EBITDA per vehicle scales new high despite surge in EVs

Bajaj Auto’s (BJAUT IN) Q4 EBITDA improved 34% YoY/ -5% QoQ to INR 24.3bn, with margin flat QoQ at 20.1%, as estimated. Average selling price (ASP) improved 6.6% QoQ on favorable product mix, premiumization and rising contribution from spare parts. EBITDA/vehicle scaled a life-time high at INR 21,600, up 6.7% QoQ. For FY24, export volumes dipped 10.2% YoY and exports revenue declined 5.6% YoY. Export demand, though improving, continued to be hit by unfavorable macro.            

BJAUT expects domestic 2W industry to grow 7-8% in FY25    

BJAUT expects 2W industry volume to grow 7-8% in FY25; and the premium segment to outperform. Egypt has now approved quadricycle as a category, where 3W were banned. BJAUT used to sell 6,000 units of 3W per month in Egypt at its peak. At 72k units per annum, akin to earlier peak, this has potential to add 1.4% to total volumes and 2% to total revenue. BJAUT has received PLI certificates for all five EV-3Ws and two EV-2Ws. The Chetak EV 2W is not profitable currently even after PLI. Price reduction of the product in the recent quarters is the main reason for losses. Over a period of time, expect it to turn profitable.       

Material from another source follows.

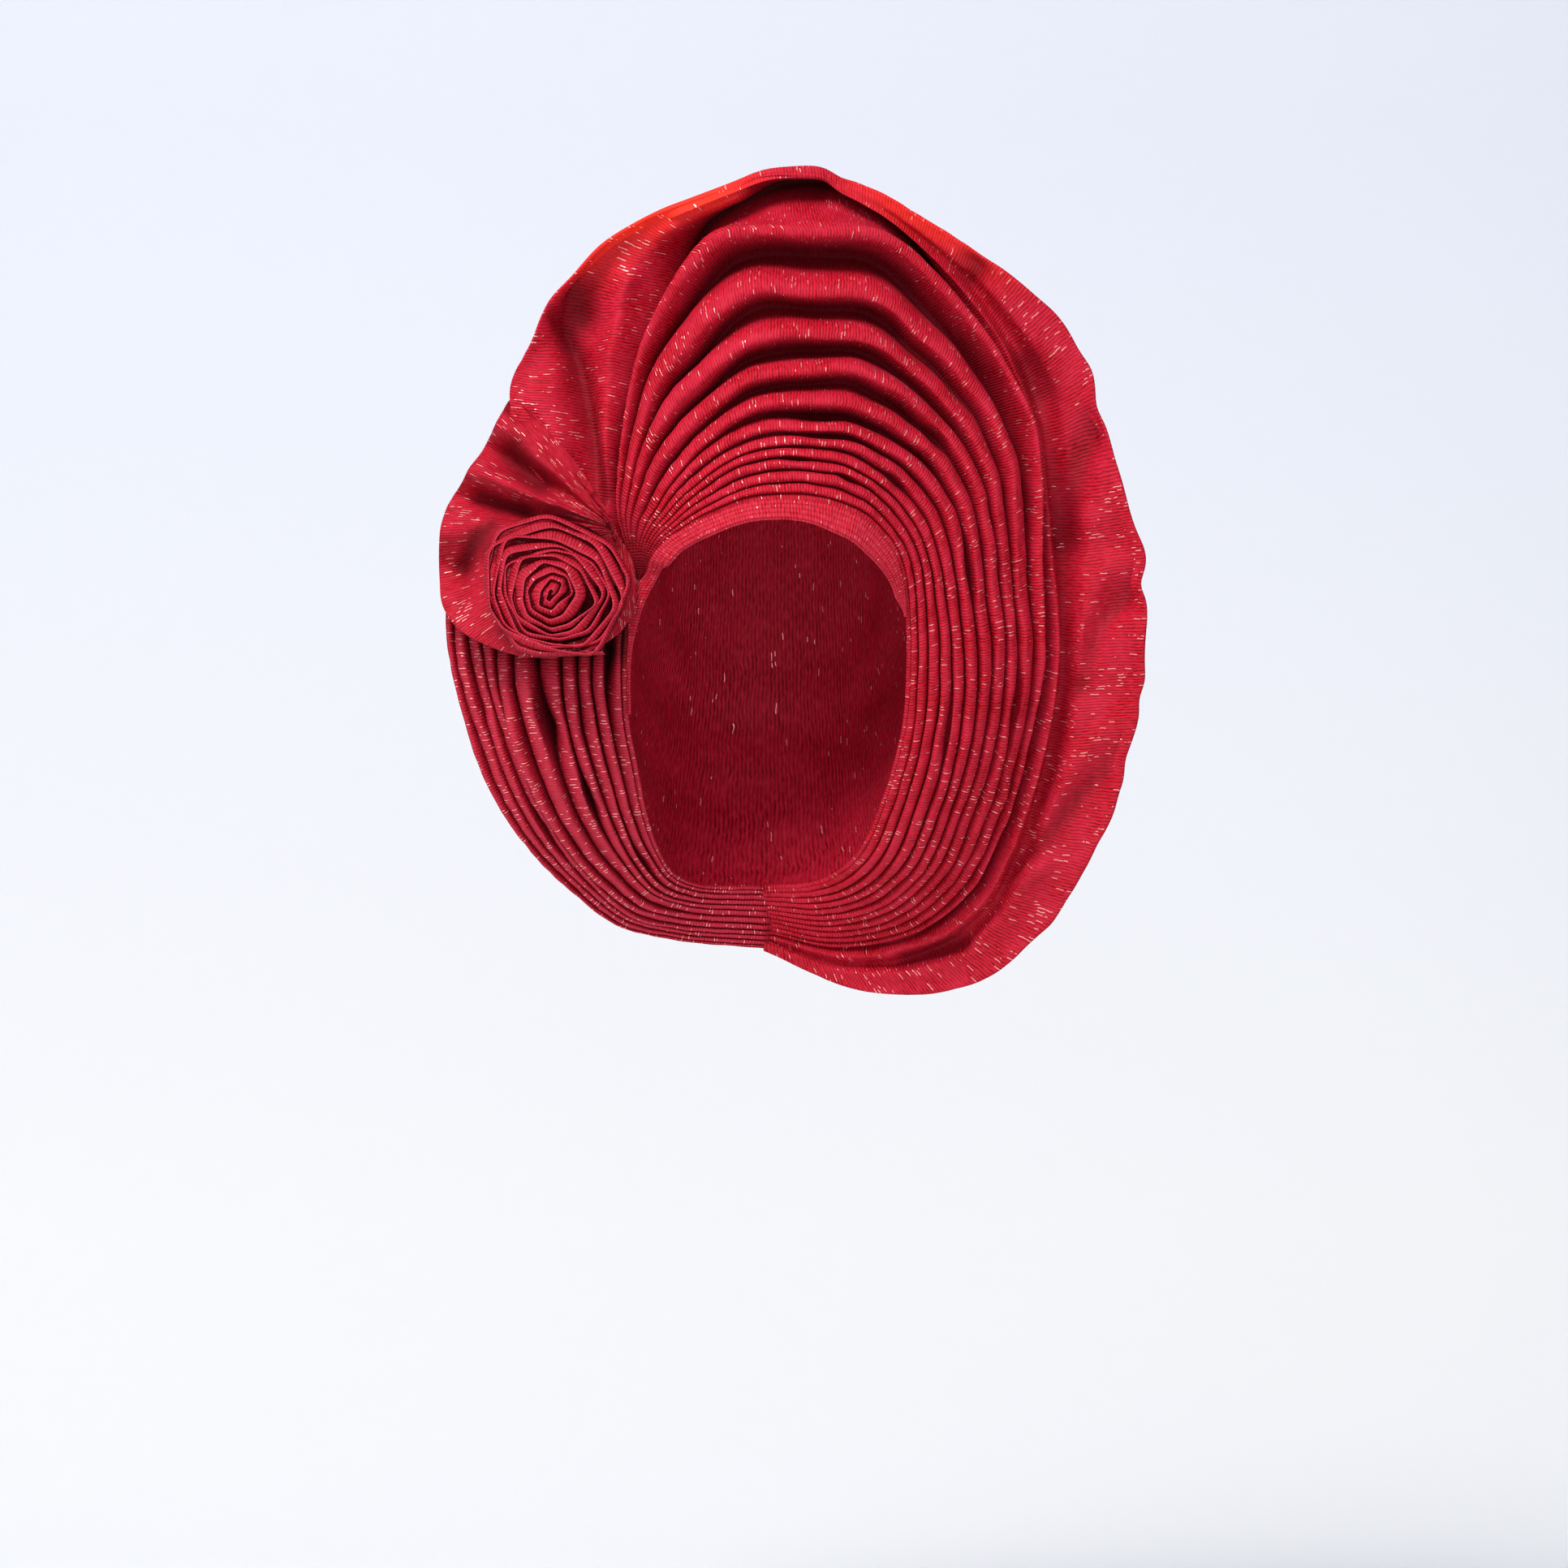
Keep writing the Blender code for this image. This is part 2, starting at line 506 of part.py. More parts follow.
def rosette_object(material):
    """A strip rolled into a spiral, with its folded edge to the front."""
    unit_length = RIM_TO_NAPE / 100
    core = (np.array(ROSETTE_CORE) - np.array(ROSETTE_CENTRE)) * unit_length
    steps = ROSETTE_TURNS * ROSETTE_STEPS
    share = np.linspace(0, 1, steps + 1)
    turn = 2 * math.pi * ROSETTE_TURNS * share
    radius = CORE_RADIUS + (ROSETTE_RADIUS - CORE_RADIUS) * share
    radius = radius * (1 + CORNER_SHARE * share * np.cos(ROSETTE_CORNERS * turn))
    middle = core * (1 - share)[:, None]
    outward = np.stack([np.cos(turn), np.zeros_like(turn), np.sin(turn)], axis=-1)
    centre = np.stack([middle[:, 0], np.zeros_like(turn), middle[:, 1]], axis=-1)
    front_y = -ROSETTE_STRIP - ROSETTE_DOME * (1 - share ** 2)
    columns = []
    for level, lean in STRIP_PROFILE:
        line = centre + outward * (radius + ROSETTE_FLARE * lean * share)[:, None]
        line[:, 1] = front_y * level
        columns.append(line)
    strip = np.stack(columns, axis=1)
    offsets = -outward[:, None] * ROSETTE_WALL * np.ones((1, len(columns), 1))
    offsets[:, -1] *= FOLD_TAPER
    strip[:, -1] -= outward * ROSETTE_WALL * (1 - FOLD_TAPER) / 2
    rosette = sheet_object("rosette", strip, offsets, material)
    rosette.location = (ROSETTE_CENTRE[0] * unit_length, 0, ROSETTE_CENTRE[1] * unit_length)
    return rosette


def world_mesh(thing):
    bpy.context.view_layer.update()
    points = [thing.matrix_world @ v.co for v in thing.data.vertices]
    faces = [tuple(p.vertices) for p in thing.data.polygons]
    samples = points + [sum((points[k] for k in face), Vector()) / len(face) for face in faces]
    for edge in thing.data.edges:
        start, end = (points[k] for k in edge.vertices)
        samples += [start.lerp(end, share) for share in EDGE_SAMPLES]
    return points, faces, samples


def seat(piece, others, side):
    """Slides a piece along Y, to side 1 or -1, until it is the clearance away from the others."""
    start = piece.location.y - side * RIM_TO_NAPE
    piece.location.y = start
    points, faces, samples = world_mesh(piece)
    piece_tree = BVHTree.FromPolygons(points, faces)
    travel = RIM_TO_NAPE * 2
    onward, return_way = Vector((0, side, 0)), Vector((0, -side, 0))
    for other in others:
        other_points, other_faces, other_samples = world_mesh(other)
        other_tree = BVHTree.FromPolygons(other_points, other_faces)
        for tree, origins, way in ((other_tree, samples, onward),
                                   (piece_tree, other_samples, return_way)):
            for origin in origins:
                distance = tree.ray_cast(origin, way)[3]
                if distance is not None:
                    travel = min(travel, distance)
    piece.location.y = start + side * (travel - CLEARANCE)


def build():
    clear_scene()
    crown = bpy.data.objects.new("head_crown", None)
    bpy.context.scene.collection.objects.link(crown)
    fan = fan_object(cloth_material("fan_cloth", FAN_COLOUR))
    panel = panel_object(cloth_material("panel_cloth", FAN_COLOUR))
    band = band_object(cloth_material("band_cloth", BAND_COLOUR))
    seat(band, [fan, panel], 1)
    cap = cap_object(cloth_material("cap_cloth", CAP_COLOUR))
    seat(cap, [fan, panel, band], -1)
    drape = drape_object(cloth_material("drape_cloth", FAN_COLOUR))
    seat(drape, [fan, panel, band], 1)
    rosette = rosette_object(cloth_material("rosette_cloth", FAN_COLOUR))
    seat(rosette, [drape, fan, panel, band], 1)
    for piece in (fan, panel, band, cap, drape, rosette):
        piece.parent = crown


build()
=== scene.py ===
import math

import bpy
import numpy as np
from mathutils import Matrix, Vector


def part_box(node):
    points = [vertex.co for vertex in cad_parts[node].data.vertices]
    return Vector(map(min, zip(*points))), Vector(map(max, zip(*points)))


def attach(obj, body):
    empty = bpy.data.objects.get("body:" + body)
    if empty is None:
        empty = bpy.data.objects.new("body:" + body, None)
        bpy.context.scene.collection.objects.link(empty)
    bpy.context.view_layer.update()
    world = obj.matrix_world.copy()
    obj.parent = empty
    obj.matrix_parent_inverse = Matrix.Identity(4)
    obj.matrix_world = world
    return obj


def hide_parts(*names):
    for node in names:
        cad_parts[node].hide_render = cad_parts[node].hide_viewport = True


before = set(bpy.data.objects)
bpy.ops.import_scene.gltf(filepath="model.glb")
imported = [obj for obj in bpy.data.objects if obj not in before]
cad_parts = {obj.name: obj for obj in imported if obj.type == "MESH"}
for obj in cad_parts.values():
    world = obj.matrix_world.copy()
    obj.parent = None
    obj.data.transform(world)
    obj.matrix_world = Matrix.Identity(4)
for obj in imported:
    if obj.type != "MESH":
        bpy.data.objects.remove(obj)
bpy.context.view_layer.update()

# The head tie's own sizes, in metres
headTie = {
    "rimToNape": 0.400,
    "crownToBack": 0.100,
}
acrossUnit = headTie["rimToNape"] / 100  # x and z in the tables
deepUnit = headTie["crownToBack"] / 100  # y in the tables


# Reading tables and shaping curves

def smoothThrough(knots, values, at):
    # a smooth curve through the values at the knots, read at other places
    knots, values = np.asarray(knots, float), np.asarray(values, float)
    slopes = np.gradient(values, knots, axis=0)
    low = np.clip(np.searchsorted(knots, at, side="right") - 1, 0, len(knots) - 2)
    span = knots[low + 1] - knots[low]
    t = (at - knots[low]) / span
    if values.ndim > 1:
        t, span = t[:, None], span[:, None]
    start, end = values[low], values[low + 1]
    return (start * (1 + 2 * t) * (1 - t) ** 2 + slopes[low] * span * t * (1 - t) ** 2
            + end * t ** 2 * (3 - 2 * t) + slopes[low + 1] * span * t ** 2 * (t - 1))


def readSections(columns, rows):
    # a section table as points and lengths in metres
    scales = {"x": acrossUnit, "z": acrossUnit, "band": acrossUnit, "reach": acrossUnit,
              "y": deepUnit, "bulge": deepUnit, "dish": deepUnit}
    return np.array(rows, float) * [scales.get(name.split("_")[-1], 1) for name in columns]


def unit(vectors):
    return vectors / np.maximum(np.linalg.norm(vectors, axis=-1, keepdims=True), 1e-12)


def spacedStations(lines):
    # running length to each section, as the mean of a few lines through them
    steps = np.mean([np.linalg.norm(np.diff(line, axis=0), axis=1) for line in lines], axis=0)
    return np.concatenate([[0], np.cumsum(steps)])


def placedSections(columns, rows):
    table = readSections(columns, rows)
    return table, spacedStations([table[:, 0:3], table[:, 3:6]])


def wave(start, end, share):
    # from start to end, slow at both
    return start + (end - start) * (1 - np.cos(np.pi * share)) / 2


def bowedLines(start, end, shares, bow):
    # points on lines from start to end; their middles are bow further back
    shares = np.atleast_2d(shares)
    points = start[:, None] + (end - start)[:, None] * shares[:, :, None]
    points[:, :, 1] += bow * 4 * shares * (1 - shares)
    return points


def lengthAlong(points, axis):
    # running length of each line of points, in metres
    steps = np.linalg.norm(np.diff(points, axis=axis), axis=-1)
    zero = np.zeros_like(np.take(steps, [0], axis=axis))
    return np.concatenate([zero, np.cumsum(steps, axis=axis)], axis=axis)


def softNoise(x, y, seed, parts=7):
    # gentle unevenness from a few crossing waves; x and y are in wavelengths
    dice = np.random.default_rng(seed)
    total = 0.0
    for _ in range(parts):
        turn, phase, pace = dice.uniform(0, 2 * np.pi, 2).tolist() + [dice.uniform(0.5, 1.6)]
        total = total + np.sin(2 * np.pi * pace * (x * np.cos(turn) + y * np.sin(turn)) + phase)
    return total / math.sqrt(parts / 2) / 2


def softLine(at, step, seed):
    # random smooth values along a line, one new value each step
    dice = np.random.default_rng(seed)
    knots = np.arange(at.min() - 2 * step, at.max() + 3 * step, step)
    return smoothThrough(knots, dice.uniform(-1, 1, len(knots)), at)


def ripples(along, across, ripple):
    # ripple holds the height, the wavelengths along and across, and a seed
    height, longWave, wideWave, seed = ripple
    return height * softNoise(along / longWave, across / wideWave, seed)


# Making meshes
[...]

Valuations: Revise to Accumulate; TP raised to INR 10,050

BJAUT continued to post impressive market share gain (2W retail share up 140bps YoY to 12% in FY24, led by 125cc outperformance). While export volume was subdued due to delayed recovery in Africa, model mix improved with ramp-up in Triumph (expect exports ASP to surge 3-4% in FY25E-26E). Also, monitor domestic volume ramp-up for Triumph. We factor in 16% volume CAGR in exports in FY24-26E, despite Africa being sub-peak. BJAUT’s over-dependence on 3Ws for profitability has pared with profitability for domestic/exports (2W) improving. Launches and distribution network expansion may yield a market share gain for EV 2W. We keenly monitor the launch of the new CNG motorcycle, which may aid share gain in the entry segment, if successful (not in our model). Capital allocation is robust, with +95% of FY24 PAT returned to the shareholders. We up FY25-26E EPS 3% each as we roll-over to FY27E. But given that the stock price has surged 25% since our last quarterly note in Jan-24, we revise BJAUT to Accumulate from Buy. But we raise TP to INR 10,050 from INR 8,600 on 26x, in line with TVSL’s FY26E EPS (23x earlier).